Tuples are special fixed-sized vectors that are directly supported by hardware in some way. The exact implementation, allowed combinations of type and size, and supported operations heavily depend on the target. The tuple type is denoted by (tuple elt-type size).

  • (tuple x y z…)
    Creates a tuple out of its arguments. The element type is determined using rules similar to the ones used by C arithmetic operations, but without mandatory upgrading to int.
  • (untuple val) → x, y, z…
    Unpacks a tuple into multiple returned values.
  • (tuple-aref array indexes…)
    Accesses the innermost dimension of the array as a tuple. The list of indexes must contain one value less than the rank of the array.

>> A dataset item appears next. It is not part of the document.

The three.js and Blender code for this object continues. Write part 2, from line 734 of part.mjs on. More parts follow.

The innermost dimension must have constant size that is allowed for a tuple.
  • (tuple-raw-aref array index size)
    Accesses size elements starting at index as a tuple. The size argument must be specified as an integer constant.

Thread grid dimensions

The following functions and symbol macros may be used to retrieve thread grid dimensions and indexes.

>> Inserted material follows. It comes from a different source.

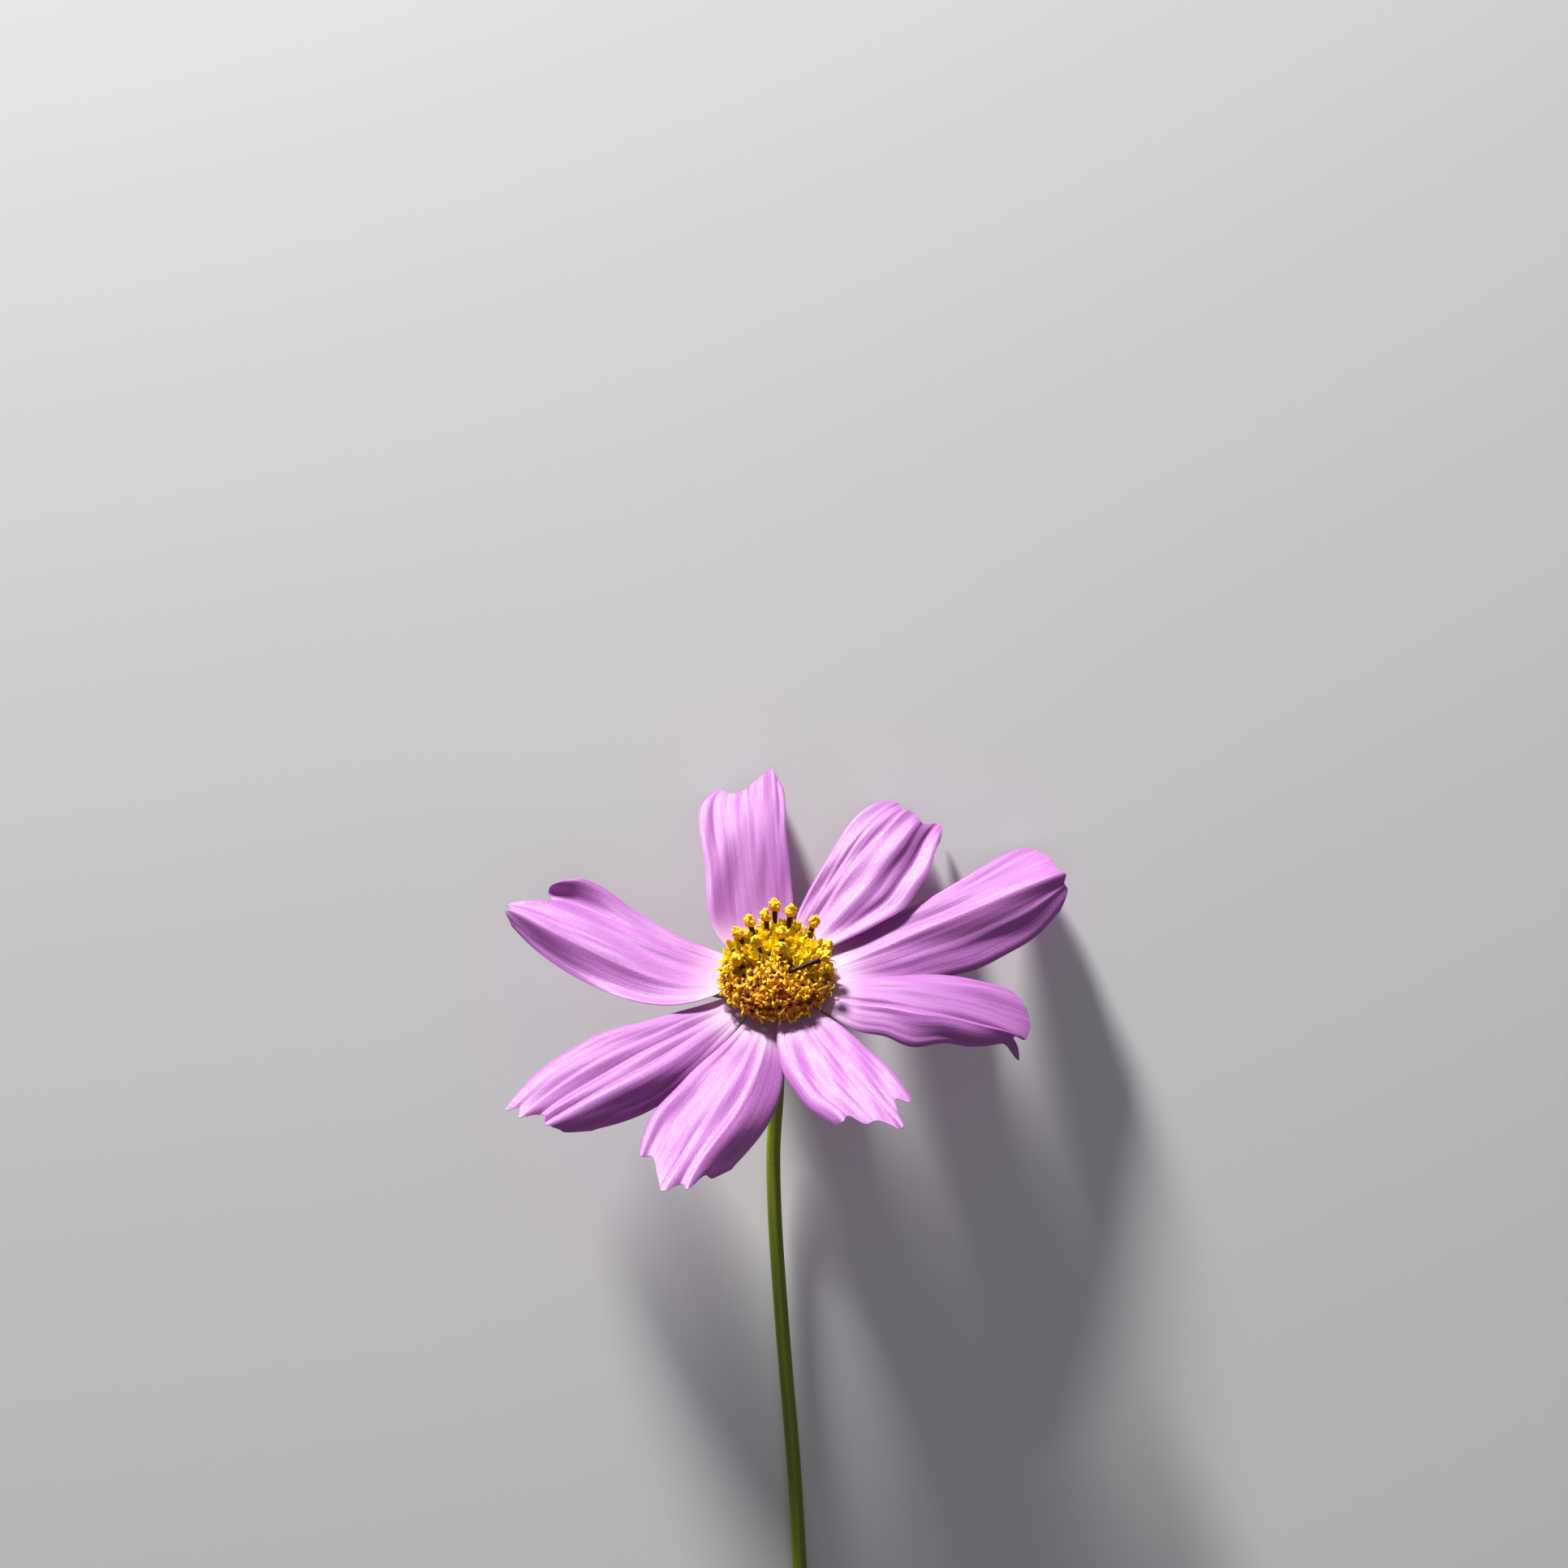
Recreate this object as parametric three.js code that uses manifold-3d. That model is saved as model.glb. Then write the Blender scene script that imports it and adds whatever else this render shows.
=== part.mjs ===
// Cosmos flower picked with a length of its stem, lying on a flat surface with its face up.
// Millimetres, +Z up. +Y runs from the cut end of the stem to the flower's head, and the
// origin is on the surface, under the middle of the whole flower's box.
// It rests on the tips of two petals and on the cut end of the stem.
import * as THREE from 'three';
import { mergeVertices } from 'three/addons/utils/BufferGeometryUtils.js';
import Module from 'manifold-3d';

const wasm = await Module();
wasm.setup();

// The head's centre is where its axis meets the level of the petals' roots, and the axis
// leans from +Z towards +Y.
const HEAD = new THREE.Vector3(-1.2, 36, 13.44);
const HEAD_TILT = THREE.MathUtils.degToRad(42);

// Thickness of petals and bracts, and the gap where one piece sits on the next.
const BLADE_THICKNESS = 0.6;
const SEAT_GAP = 0.35;

// Every petal's root lies this far from the head's axis.
const ROOT_RADIUS = 5.0;
const PETAL_ROWS = 12;
const PETAL_COLUMNS = 17;
const PLEAT_START = 0.3;
const MIDRIB_STEPS = 60;
const SECTION_STEPS = 24;

// Each petal is one blade. Angles are in degrees and lengths in mm. Lists run from root to
// tip, and left is the counterclockwise side seen from the face.
//   azimuth  direction of the root round the head's axis
//   lift     height of the root above the head's centre
//   rise     slope of the midrib out of the petals' plane
//   sweep    turn of the midrib within that plane
//   left, right  half widths
//   roll     turn of the blade round its midrib
//   cup      slope added from the midrib to the edges
//   bends    long folds: side, start, softness, angle
//   folds    pleats: place across the blade, depth, width
//   tip      outline of the tip: place across the blade, reach
const PETALS = {
  petal_1: {
    azimuth: 168, lift: 0, length: 28.2, rise: [6, 8, 8, 2], sweep: [6, -12, -20, 2],
    left: [1.4, 11.2, 4, 8.5, 1.5], right: [1.8, 4.6, 2.6, 11, 2.5], cup: [20, 0, 0],
    bends: [[1, 0.3, 0.25, [0, -40, -50]], [1, 0.75, 0.2, [40, 50, 10]],
      [-1, 0.2, 0.2, [0, -10, -20]], [-1, 0.45, 0.25, [0, 0, 0, 130]]],
    folds: [[-0.05, -0.25, 0.08]],
    tip: [[-1, 0.77], [-0.85, 0.84], [-0.6, 0.86], [-0.4, 0.84], [-0.2, 0.97], [0, 1], [0.35, 0.98],
      [0.65, 1], [1, 0.96]],
  },
  petal_2: {
    azimuth: 104, lift: 0, length: 24.7, rise: [15, 34, 21, -12], sweep: [-4, -8, -12, -11],
    left: [3.4, 10.3, 0, 12, 2.5], right: [1.3, 6.5, 2.5, 5, 4], roll: [0, -10, -25], cup: [30, 25, 0],
    bends: [[1, 0.6, 0.2, [0, 0, 12]], [-1, 0.6, 0.25, [0, -20, -30]]],
    folds: [[-0.35, -0.5, 0.16], [0.35, -0.5, 0.16]],
    tip: [[-1, 0.8], [-0.9, 0.85], [-0.75, 0.91], [-0.4, 0.93], [-0.1, 0.88], [0.15, 0.85], [0.5, 0.87],
      [0.8, 0.9], [1, 0.83]],
  },
  petal_3: {
    azimuth: 59, lift: 0.3, length: 24, rise: [12, 20, 15, -9], sweep: [2, -8, -6],
    left: [1.2, 3.6, 2.6, 6.6, 3], right: [1.2, 4.6, 12, 6.5, 5.4], cup: [20, 0, 0],
    bends: [[-1, 0.3, 0.2, [0, -40, -60]], [-1, 0.55, 0.2, [0, 50, 90]]],
    folds: [[0.2, -0.3, 0.08], [-0.1, -0.3, 0.08]],
    tip: [[-1, 0.94], [-0.9, 1.01], [-0.7, 1.04], [-0.45, 0.96], [-0.15, 0.98], [0.3, 0.96], [0.6, 0.98],
      [0.8, 0.96], [1, 0.93]],
  },
  petal_4: {
    azimuth: 20, lift: -0.3, length: 32.3, rise: [8, 4, 2], sweep: [4, 6, 6, 4],
    left: [1.3, 5.7, 1.3, 5.9, 8], right: [1.2, 7.2, 6.5, 9.3, 2.7], roll: [0, -8, -14], cup: [10, 5, 5],
    bends: [[-1, 0, 0.15, [0, -60, -60]], [-1, 0.5, 0.2, [0, 12, 12]]],
    folds: [[0.3, -0.3, 0.08]],
    tip: [[-1, 0.93], [-0.8, 0.98], [-0.4, 0.97], [-0.1, 1], [0.15, 0.98], [0.4, 0.99], [0.65, 0.965],
      [0.88, 0.93], [1, 0.87]],
  },
  petal_5: {
    azimuth: 342, lift: 0.3, length: 26.3, rise: [8, 4, -10, -30], sweep: [6, 8, 8, 4],
    left: [1.2, 2.5, 6.5, 5.6, 9], right: [1.5, 6.6, 6.4, 3.4, 0.8], cup: [10, 0, 0],
    bends: [[-1, 0.35, 0.15, [0, -30, -60]], [-1, 0.1, 0.15, [0, -10, 0]],
      [1, 0.5, 0.3, [0, -10, -40]]],
    folds: [[-0.28, 0.3, 0.07], [-0.15, -0.3, 0.07]],
    tip: [[-1, 0.8], [-0.85, 0.87], [-0.65, 0.97], [-0.45, 0.9], [-0.1, 0.95], [0.2, 0.96], [0.45, 0.93],
      [0.7, 0.88], [1, 0.83]],
  },
  petal_6: {
    azimuth: 295, lift: 0.45, length: 23.8, rise: [4, 14, 14], sweep: [0, 2, 6],
    left: [1.5, 4.6, 6.2, 5, 4.2], right: [1.6, 5.6, 8.4, 3.2, 5.4], cup: [0, 0, 0],
    bends: [[-1, 0.6, 0.3, [0, -40, -50]]],
    folds: [[0.1, -0.3, 0.1], [-0.4, -0.3, 0.1]],
    tip: [[-1, 0.76], [-0.75, 0.81], [-0.55, 0.79], [-0.35, 0.88], [-0.1, 0.9], [0.1, 0.96], [0.3, 1.02],
      [0.45, 0.92], [0.6, 0.83], [0.85, 0.88], [1, 0.86]],
  },
  petal_7: {
    azimuth: 250, lift: -0.35, length: 28.8, rise: [4, 6, 4], sweep: [0, -4, -4],
    left: [1.6, 5.4, 12, 3.1, 6.6], right: [1.1, 1.4, 8.3, 6, 4.3], cup: [0, 0, 0],
    bends: [[1, 0.4, 0.25, [0, -50, -60]], [-1, 0.7, 0.25, [0, -20, -40]]],
    folds: [[-0.5, -0.4, 0.12], [0.3, -0.2, 0.06]],
    tip: [[-1, 0.8], [-0.85, 0.88], [-0.6, 0.87], [-0.2, 0.97], [0.05, 1.02], [0.3, 0.95], [0.45, 0.97],
      [0.6, 0.87], [0.8, 0.84], [1, 0.73]],
  },
  petal_8: {
    azimuth: 216, lift: -0.55, length: 31.5, rise: [4, 4, 0], sweep: [-4, 4, 6],
    left: [1, 5, 10.4, 5, 2.4], right: [1.6, 1.6, 8, 6.5, 3.8], cup: [5, 0, 0],
    bends: [[1, 0.35, 0.2, [0, -60, -60]], [-1, 0.6, 0.3, [0, -10, -10]]],
    folds: [[-0.1, -0.5, 0.1], [0.2, -0.3, 0.06]],
    tip: [[-1, 0.91], [-0.85, 0.98], [-0.6, 0.94], [-0.35, 0.97], [-0.1, 0.9], [0.35, 0.92], [0.7, 0.88],
      [1, 0.85]],
  },
};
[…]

The macros expand to invocations of the corresponding functions; “x”, “y” and “z” correspond to dimensions 0, 1 and 2. Without arguments the functions return information for all dimensions as a tuple.

  • thread-idx
  • thread-idx-x thread-idx-y thread-idx-z
  • (thread-index &optional dim-idx)
    Retrieves the index of the current thread within the block.
  • thread-cnt
  • thread-cnt-x thread-cnt-y thread-cnt-z
  • (thread-count &optional dim-idx)
    Retrieves the in-block thread grid dimensions.
  • block-idx
  • block-idx-x block-idx-y block-idx-z
  • (block-index &optional dim-idx)
    Retrieves the index of the current block within the global grid.
  • block-cnt
  • block-cnt-x block-cnt-y block-cnt-z
  • (block-count &optional dim-idx)
    Retrieves the dimensions of the global block grid.

The number of supported dimensions depends on the compilation target. The dimension index argument must be specified as an integer constant.

Thread synchronization

The following built-in function can be used for thread synchronization:

  • (barrier &optional mode)

The mode may be:

  • :block (default)
    Waits until all threads in the block reach the same point.
  • :block-fence
    Ensures that all preceeding global and shared variable writes are visible to other threads in the block, and all following reads will see up-to-date data.
  • :grid-fence
    Likewise, but for all currently running blocks.
  • :system-fence
    Likewise for the whole system, including the implicit PCI-E bus transfers to/from main memory (requires Fermi).

The set of actually supported modes depends on the target.